The Irish pack looked gassed after 30 minutes and it was no surprise to see Schmidt bring Healy and Furlong off after only 45 minutes. Peter O’Mahony, who was not supposed to be playing, found himself on the wrong side of referee Angus Gardner at the breakdown while the Japanese were being allowed to literally sit in rucks to slow them down. Schmidt may have been jolted by the loss of Conan on the morning of his team selection but Ruddock or Tadhg Beirne should have started.

Rory Best played a full 80 minutes against Scotland and he was way down on productivity and bite, yet stayed out there for 61 minutes. Likewise for Henderson, who made it to the 66th minute in spirit but the body had long since flagged.

We were left with the sorry image of James Ryan, our young talisman, out on his feet in the closing five minutes with nothing left in the tank but fumes. Three times in the final five minutes he took the ball standing still and was pummelled back.

Schmidt was banking on his old reliables in the pack to give him a big 50-60 minutes and was hoping the bench would burn off the last of the Japanese challenge. After 61 minutes, though, Ireland were 16-12 and the hosts were growing bigger and bolder as history beckoned.

For all those that through out the names Zebo, Madigan, Jackson and more, seriously ask yourself how they would have been able to turn the tide. This game was primarily lost up front. The lads that opted to move abroad, or took active, regrettable roles in events that conspired to send them packing, knew the IRFU stance then and they know it now.

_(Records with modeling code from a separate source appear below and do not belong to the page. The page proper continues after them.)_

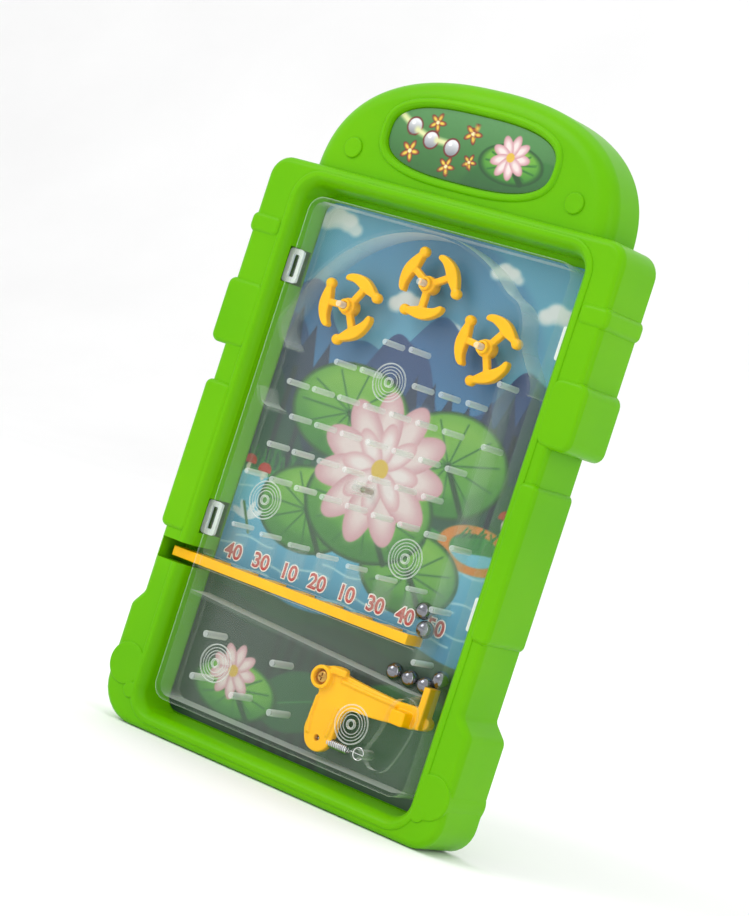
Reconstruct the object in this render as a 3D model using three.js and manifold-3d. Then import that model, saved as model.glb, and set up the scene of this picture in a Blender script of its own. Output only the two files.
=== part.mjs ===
// Handheld ball-shooting game: a bright case with a window, a clear play box with pegs, guides and
// score pockets, three free-turning spinners, a sliding gate bar, a sprung launch lever and steel balls.
// Millimetres. X runs to the player's right, Y runs from the front of the case to its back, Z is up.
// Inside the group, x and z are measured from the centre of the window and y is the depth behind the
// frontmost face. The group then puts the origin at the middle of the foot.
import * as THREE from 'three';
import { mergeVertices } from 'three/addons/utils/BufferGeometryUtils.js';
import Module from 'manifold-3d';

const wasm = await Module();
wasm.setup();

// ---- driving dimensions -------------------------------------------------------------------------
const FOOT_Z = -108.5;            // underside of the case
const FRAME_TOP_Z = 106;          // top edge of the rectangular frame
const CASE_DEPTH = 26;            // frontmost face to the back cover
const WALL = 2.2;                 // case wall
const FACE_Y = 1.0;               // front face of the plain frame
const DOME = { z: 103, a: 64.5, b: 44.5, power: 2.45, faceY: 5 };
const LABEL = { z: 124.3, a: 35.4, b: 12.3, power: 2.8, y: 6.3 };
const WINDOW = { halfX: 60.6, bottom: -100.4, top: 98.2, radius: 6, backY: 16.8 };
const BOX = { halfX: 57.5, bottom: -95.5, top: 95, radius: 6, wall: 1.5 };
const PANEL_Y = 1.5;              // outer face of the clear front panel
const PANEL_BACK_Y = 3.0;
const PEG_TIP_Y = 3.4;            // free ends of pegs and guide walls
const FLOOR_Y = 15.2;             // play surface of the tray
const FLOOR_BACK_Y = 16.2;
const BALL_R = 3.175;             // 1/4 inch steel ball
const BALL_Y = 11.6;
const GATE_GAP = 7.8;             // from one tooth of the gate bar to the next
const PEG_R = 1.1;
const PEG_PITCH = 11.7;
const GUIDE_T = 1.2;              // thickness of guide walls
const POCKET = { pitch: 13.3, first: -46.7, count: 7, bottom: -38.6, top: -27 };
const SPINNERS = {
  left: { x: -32.4, z: 59.8, turn: 148 },
  middle: { x: -2, z: 75.2, turn: 118 },
  right: { x: 29.1, z: 59.6, turn: 141 },
};
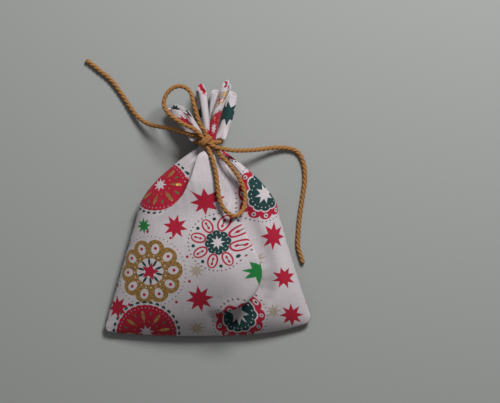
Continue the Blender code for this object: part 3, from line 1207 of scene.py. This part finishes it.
# The print repeats over the cloth at this width and height
REPEAT = (0.132, 0.200)
POLAR = [("Distance", "Float", 0.0), ("Angle", "Float", 0.0)]
MASK = [("Mask", "Float")]
PRINT_OUTPUTS = [("Colour", "Color"), ("Gold", "Float")]
PLACE_INPUTS = [
    ("Cloth Point", "Vector", None),
    ("Centre", "Vector", None),
    ("Size", "Float", 0.01),
    ("Turn", "Float", 0.0),
]


def floats(**values):
    """Number sockets with their starting values."""
    return [(name, "Float", value) for name, value in values.items()]


def place_group():
    """Where a point lies in a motif that repeats over the cloth: its distance in sizes and its angle."""
    outputs = [("Distance", "Float"), ("Angle", "Float")]
    tree, w, given, out = new_group("Motif Place", PLACE_INPUTS, outputs)
    offset = w.vector("SUBTRACT", given["Cloth Point"], given["Centre"])
    half = (REPEAT[0] / 2, REPEAT[1] / 2, 1.0)
    offset = w.vector("WRAP", offset, half, tuple(-value for value in half))
    flat = w.vector("MULTIPLY", offset, (1.0, 1.0, 0.0))
    w.feed(out["Distance"], w.math("DIVIDE", w.vector("LENGTH", flat, output=1), given["Size"]))
    parts = w.parts(flat)
    w.feed(out["Angle"], w.math("SUBTRACT", w.math("ARCTAN2", parts[1], parts[0]), given["Turn"]))
    return tree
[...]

Play your club rugby abroad and you won’t play for the Test team.

Schmidt will make a raft of changes now as Russia are up in just five days time (coming up fast on four).

His best-laid plans were hindered by injuries, a belief that his frontline forwards could take the fight to two decent teams in a short window and by trying to fight rapid-fire fire with fire.

This was surely a game for Ireland to win the way they have won so many games over the last four years – since the last World Cup disaster. Instead of winning ugly, though, the went to mash the accelerator and found their engine was flat.